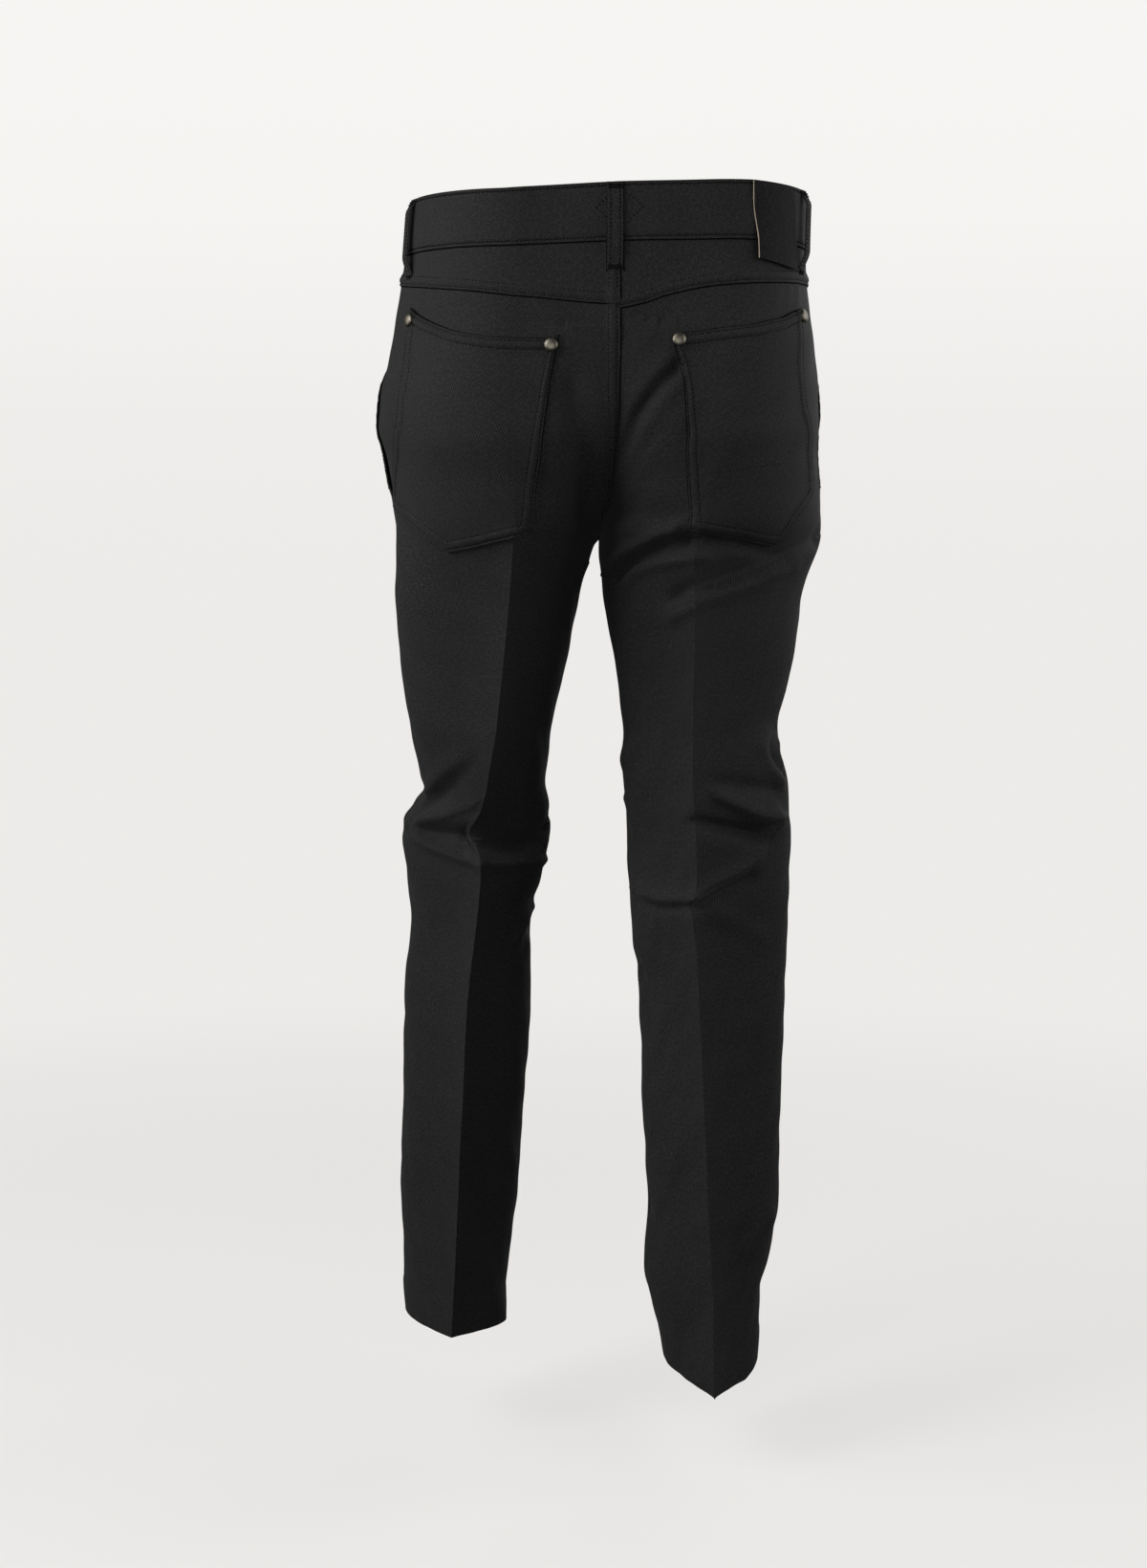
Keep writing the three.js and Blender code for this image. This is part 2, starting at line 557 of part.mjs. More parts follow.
// The self-finished edges of front and back, pressed open along the inside of the outseam.
function selvedgeStrip(half) {
  const levels = frontLevels(half).filter((level) => level < selvedge.top);
  const back = backPanel(half);
  const front = frontPanel(half);
  return wall(2, levels.length - 1, selvedge.thick, (column, row, depth) => {
    const z = levels[row];
    const out = -cloth - selvedge.depth - depth;
    if (column === 1) return clothPoint(half, 0.5, z, out);
    const panel = column === 0 ? front : back;
    const near = column === 0 ? fieldCells : 0;
    const far = column === 0 ? fieldCells - 1 : 1;
    const u = lerp(panel.u(near, z), panel.u(far, z), selvedge.width);
    return onPanel(panel, u, z, out);
  });
}

// ---- Waistband, fly and fastenings ----
// The waistband is one strip. It starts under the left front, passes the centre front and goes round
// the right hip, the back and the left hip to the left front's edge.
function waistbandStrip() {
  const front = [...Array(fieldCells + 1).keys()].map((column) => (column / fieldCells) * (0.5 - trim));
  const back = [...Array(fieldCells + 1).keys()].map((column) => backColumn(left, column, -band.width));
  const depthUnder = band.thick + gap;
  const stations = [
    { half: left, u: band.underlap, sink: depthUnder },
    { half: left, u: 0.05, sink: depthUnder },
    { half: left, u: 0.02, sink: depthUnder },
    { half: right, u: 0, sink: depthUnder },
    { half: right, u: 0.025, sink: depthUnder / 2 },
    ...front.slice(1).map((u) => ({ half: right, u, sink: 0 })),
    ...back.slice(1, fieldCells).map((u) => ({ half: right, u, sink: 0 })),
    { half: left, u: 1, sink: 0 },
    ...back.slice(0, fieldCells).reverse().map((u) => ({ half: left, u, sink: 0 })),
    ...front.slice(1, fieldCells).reverse().map((u) => ({ half: left, u, sink: 0 })),
    { half: left, u: 0.025, sink: 0 },
    { half: left, u: trim, sink: 0 },
  ];
  const rows = 2;
  return wall(stations.length - 1, rows, band.thick, (column, row, depth) => {
    const { half, u, sink } = stations[column];
    return clothPoint(half, u, -band.width * (row / rows), band.proud - sink - depth);
  });
}

// A strip behind the left front, beside the centre front, with its columns at the given stops of u.
function flyStrip(stops, levels, depthOut, thick) {
  return wall(stops.length - 1, levels.length - 1, thick, (column, row, depth) =>
    onPanel(frontPanel(left), stops[column], levels[row], -depthOut - depth));
}

// A lathe-turned cap with a rim, standing on a face with the given point and normal.
function cap(radius, rim, dome, point, normal) {
  const steps = 4;
  const profile = [new THREE.Vector2(0, 0), new THREE.Vector2(radius, 0), new THREE.Vector2(radius, rim)];
  for (let step = 1; step < steps; step += 1) {
    const angle = (step / steps) * Math.PI * 0.5;
    profile.push(new THREE.Vector2(radius * Math.cos(angle), rim + (dome - rim) * Math.sin(angle)));
  }
  profile.push(new THREE.Vector2(0, dome));
  const geometry = new THREE.LatheGeometry(profile, 14);
  const turn = new THREE.Quaternion().setFromUnitVectors(new THREE.Vector3(0, 1, 0), normal);
  geometry.applyQuaternion(turn);
  geometry.translate(point.x, point.y, point.z);
  return geometry;
}

function rivetAt(half, u, z) {
  const out = backPocket.standOff + cloth + rivet.seat;
  return cap(rivet.radius, rivet.rim, rivet.dome, onPanel(backPanel(half), u, z, out), normalAt(half, u, z));
}

function frontButton() {
  const point = clothPoint(left, button.u, button.z, band.proud + gap);
  return cap(button.radius, button.rim, button.dome, point, normalAt(left, button.u, button.z));
}

// A belt loop: a flat strap tacked to the band's top and to the cloth below it, bowed out between.
function beltLoop(half, uTop, uBottom, sink) {
  const normal = normalAt(half, (uTop + uBottom) / 2, -band.width / 2);
  normal.z = 0;
  normal.normalize();
  const across = new THREE.Vector3(-normal.y, normal.x, 0);
  return wall(2, loop.rows, loop.thick, (column, row, depth) => {
    const share = row / loop.rows;
    const z = lerp(loop.top, loop.bottom, share);
    const bow = (loop.stand + sink) * smooth(0, loopBow.rise, share) * smooth(1, loopBow.fall, share);
    const seat = lerp(band.proud, 0, smooth(loopBow.fall, loopBow.end, share));
    const point = clothPoint(half, lerp(uTop, uBottom, share), Math.min(z, 0), 0);
    point.z += Math.max(z, 0);
    point.addScaledVector(normal, seat + gap + bow - sink + loop.thick - depth);
    return point.addScaledVector(across, (column - 1) * (loop.width / 2));
  });
}

// The leather patch hangs from the band's top edge over the right back.
function leatherPatch() {
  const cells = patchColumns.inner - patchColumns.outer;
  return wall(cells, patch.rows, patch.thick, (column, row, depth) => {
    const share = row / patch.rows;
    const z = lerp(patch.top, patch.bottom, share);
    const u = backColumn(right, patchColumns.outer + column, -band.width);
    const out = band.proud + patch.standOff + patch.flare * share + patch.thick - depth;
    return clothPoint(right, u, z, out);
  });
}

// ---- Assembly ----
const twill = () => new THREE.MeshStandardMaterial({ color: '#1c1b1d', roughness: 0.85, metalness: 0 });
const leather = () => new THREE.MeshStandardMaterial({ color: '#141313', roughness: 0.55, metalness: 0 });
const steel = () => new THREE.MeshStandardMaterial({ color: '#a9a49a', roughness: 0.3, metalness: 1 });
const edgeCloth = () => new THREE.MeshStandardMaterial({ color: '#3a3839', roughness: 0.85, metalness: 0 });

const jeans = new THREE.Group();
function add(name, geometry, material) {
  const mesh = new THREE.Mesh(geometry, material);
  mesh.name = name;
  jeans.add(mesh);
}

for (const half of [left, right]) {
  add(`front_${half.name}`, panelWall(frontPanel(half)), twill());
  add(`back_${half.name}`, panelWall(backPanel(half)), twill());
  add(`yoke_${half.name}`, panelWall(yokePanel(half)), twill());
  add(`hip_${half.name}`, hipPiece(half), twill());
  add(`back_pocket_${half.name}`, backPocketPiece(half), twill());
  add(`selvedge_${half.name}`, selvedgeStrip(half), edgeCloth());
}
add('waistband', waistbandStrip(), twill());

const shieldStops = [trim, ...fly.chain, crease / 5, band.underlap];
const shieldLevels = frontLevels(left).filter((level) => level >= fly.end);
add('fly_shield', flyStrip(shieldStops, shieldLevels, fly.shieldDepth, cloth), twill());
const chainLevels = [zipRows.sliderEnd - gap, ...zipRows.chain];
add('zip_chain', flyStrip(fly.chain, chainLevels, fly.zipDepth, cloth), steel());
const sliderLevels = [zipRows.sliderTop, zipRows.sliderEnd];
add('zip_slider', flyStrip(fly.slider, sliderLevels, fly.zipDepth, cloth), steel());
add('button', frontButton(), steel());

// sink brings a loop down to the flat facets of the cloth under it.
const loops = table(['name', 'half', 'uTop', 'uBottom', 'sink'],
  ['loop_back', left, 0.992, 0.992, 0],
  ['loop_side_left', left, 0.542, 0.566, 0.3],
  ['loop_side_right', right, 0.568, 0.584, 0.85],
  ['loop_front_left', left, 0.25, 0.25, 0],
  ['loop_front_right', right, 0.25, 0.25, 0],
);
for (const { name, half, uTop, uBottom, sink } of loops) {
  add(name, beltLoop(half, uTop, uBottom, sink), twill());
}

const rivets = table(['name', 'half', 'u', 'z'],
  ['rivet_left_outer', left, 0.6, -102], ['rivet_left_inner', left, 0.832, -125],
  ['rivet_right_outer', right, 0.612, -101], ['rivet_right_inner', right, 0.851, -123],
);
for (const { name, half, u, z } of rivets) add(name, rivetAt(half, u, z), steel());
add('patch', leatherPatch(), leather());

export default jeans;
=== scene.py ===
import math

import bpy
import numpy as np
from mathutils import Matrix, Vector


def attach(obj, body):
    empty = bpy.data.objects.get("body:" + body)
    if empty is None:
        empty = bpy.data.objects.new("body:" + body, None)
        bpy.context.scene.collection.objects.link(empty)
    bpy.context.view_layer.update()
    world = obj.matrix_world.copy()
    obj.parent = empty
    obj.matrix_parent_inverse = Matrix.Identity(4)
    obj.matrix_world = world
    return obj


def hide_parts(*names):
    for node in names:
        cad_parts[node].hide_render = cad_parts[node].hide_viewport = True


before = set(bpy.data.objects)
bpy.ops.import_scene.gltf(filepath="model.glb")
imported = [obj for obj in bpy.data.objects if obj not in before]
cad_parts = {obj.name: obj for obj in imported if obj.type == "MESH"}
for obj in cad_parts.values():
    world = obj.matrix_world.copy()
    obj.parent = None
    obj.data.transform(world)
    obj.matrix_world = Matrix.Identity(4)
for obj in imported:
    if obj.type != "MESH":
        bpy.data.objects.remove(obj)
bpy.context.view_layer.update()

# Pressed twill jeans in their worn form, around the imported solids. Sizes are in mm and become metres
# as each mesh is made. Front is -Y, the wearer's left +X, and the band's top edge is at 0.
mm = 0.001

# Camera, lights and floor.
viewFrom = {"away": 2.18, "round": 3.0, "turn": -0.83, "down": 5.7, "height": -0.26, "lens": 60.7}
studio = {
    "floor": -1.06, "floorSize": 40.0, "paper": "#edebe9", "paperLitAbove": "#f6f5f3", "ambient": 0.03,
    "shadow": 0.25, "shadowEnds": {"From Min": 1.2, "From Max": 2.6},
    "climb": {"From Min": -0.02, "From Max": 0.16}, "aim": (0.0, 0.0, -0.45),
}
# Softboxes: place, width and height, and power. Most of the light comes from the wearer's left.
lamps = {
    "near": ((1.3, 0.85, 0.4), (0.6, 0.8), 14),
    "keyHigh": ((1.8, 1.2, 1.6), (1.6, 2.0), 20),
    "side": ((2.4, 0.1, 0.3), (1.2, 2.0), 26),
    "rim": ((-2.0, -0.3, 0.4), (0.9, 1.8), 17),
    "hip": ((-0.95, 0.45, 0.0), (0.4, 0.5), 3.2),
    "low": ((0.3, 2.6, -0.4), (2.0, 1.6), 30),
    "front": ((-1.4, -2.4, 0.8), (2.0, 2.0), 26),
}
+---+
# What this task involves
Write out, exactly as they stand, the lines from the one containing "cad_parts[node].hide_render = cad_parts[node].hide_viewport" through the one containing "in imported if", both ends included.

# Task answer
        cad_parts[node].hide_render = cad_parts[node].hide_viewport = True


before = set(bpy.data.objects)
bpy.ops.import_scene.gltf(filepath="model.glb")
imported = [obj for obj in bpy.data.objects if obj not in before]
cad_parts = {obj.name: obj for obj in imported if obj.type == "MESH"}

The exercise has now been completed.